Giles Corey's death is a mirror of this. Corey's character is constructed as such that there is little in way of ambivalence or obscurity as to what he believes. Consider how Miller describes him in Act One:
No man has ever been blamed for so much... He didn't give a hoot for public opinion... a deeply innocent and brave man.
The fact that he has no care for "public opinion" is demonstrated in the brazen way he interrupts the court proceedings in Act III and drafts his own legal briefs in asserting Putnam's guilt in the accusations. When pressured by Danforth to "give names," his defiance is reflected in his death to be told later:
I will give you [Danforth and the Court] no name. I mentioned my wife's name once and I'll burn in hell long enough for that. I stand mute.

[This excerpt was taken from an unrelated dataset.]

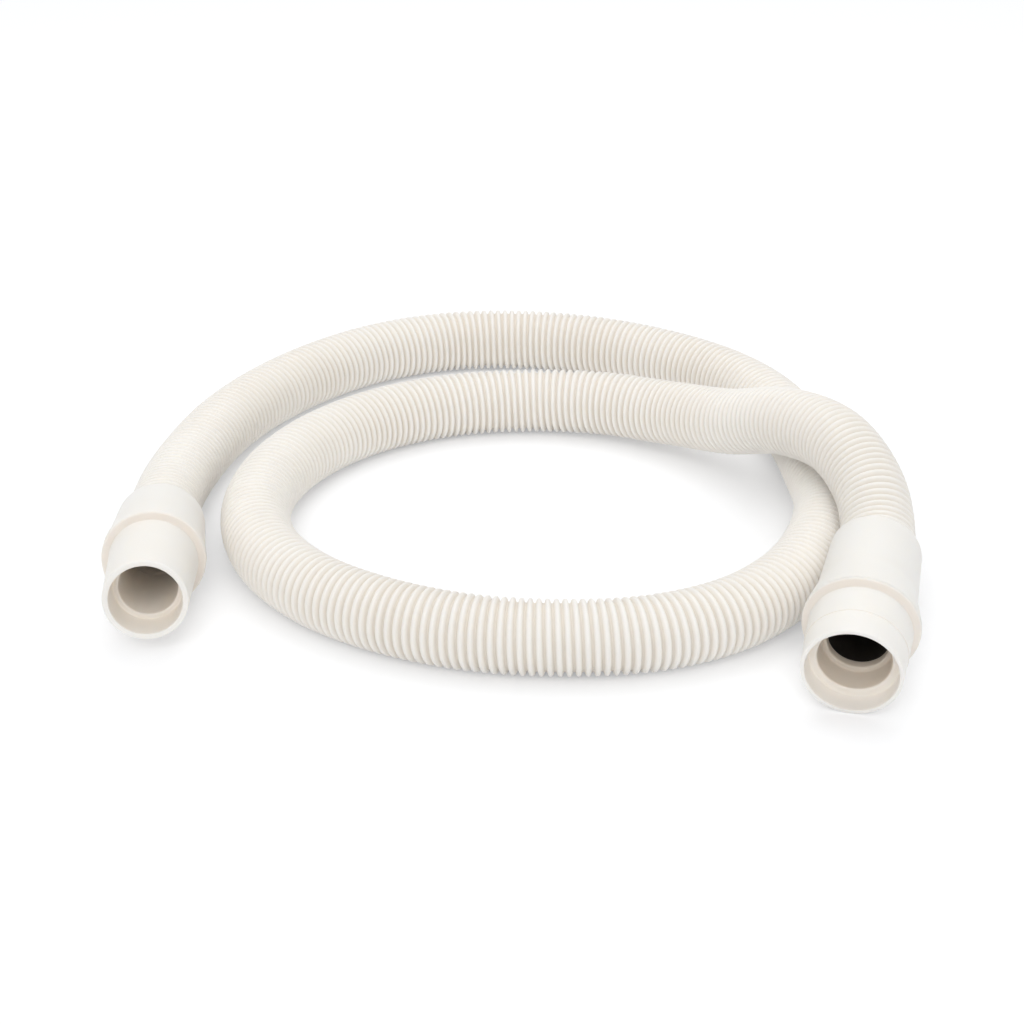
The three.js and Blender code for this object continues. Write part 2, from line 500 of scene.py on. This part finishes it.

The defiant dignity with which Corey defines himself against a corrupt legal and social setting is seen in his death. Pressed by stones, Corey says, "More weight." These become his only words. In these words and in his death, one sees a great deal of relevance to the work, as a whole. The pressure from the stones can be seen as the social pressure that weigh down on the people in Salem. While some acquiesce under these weights, Corey does not. He takes it and demands, "More weight." One can see this as a reflection of his stand of defiance, as one that shows a lack of care in what others say. He demands, "More weight" to show that he will be crushed to death, but will be pressured into death with the integrity that has become a part of his identity. His death is a reflection of both his life and the meaning of the work in how individuals must wrestle with the choice of having to define themselves in concert or against a corrupt society.
For Proctor, his death is reflective of the same decision that all accused individuals must arrive at in the course of the drama. For Proctor, there has been ambivalence and questioning about "the right thing." He has lacked Corey's single mindedness and determination. For his own personal reasons and a desire to live, he has shown a vacillation. It is for this reason he "confesses." Yet, when he recognizes the implications of his actions, he reverses course. In his reversal, Proctor echoes the meaning of the play by staying true to oneself. In the face of corruption, one's name is the only absolute in a world of contingency:
Because it is my name! Because I cannot have another in my life! Because I lie and sign myself to lies! Because I am not worth the dust on the feet of them that hang! How may I live without my name? I have given you my soul, leave me my name!
Proctor's death scene shows how one has to live with the consequences of their name and reputation. In this scene, Proctor's death reflects how individuals must live with their choices and Proctor finally seems ready to live with his. In this moment, Proctor has become a force to transcend that which is contingent.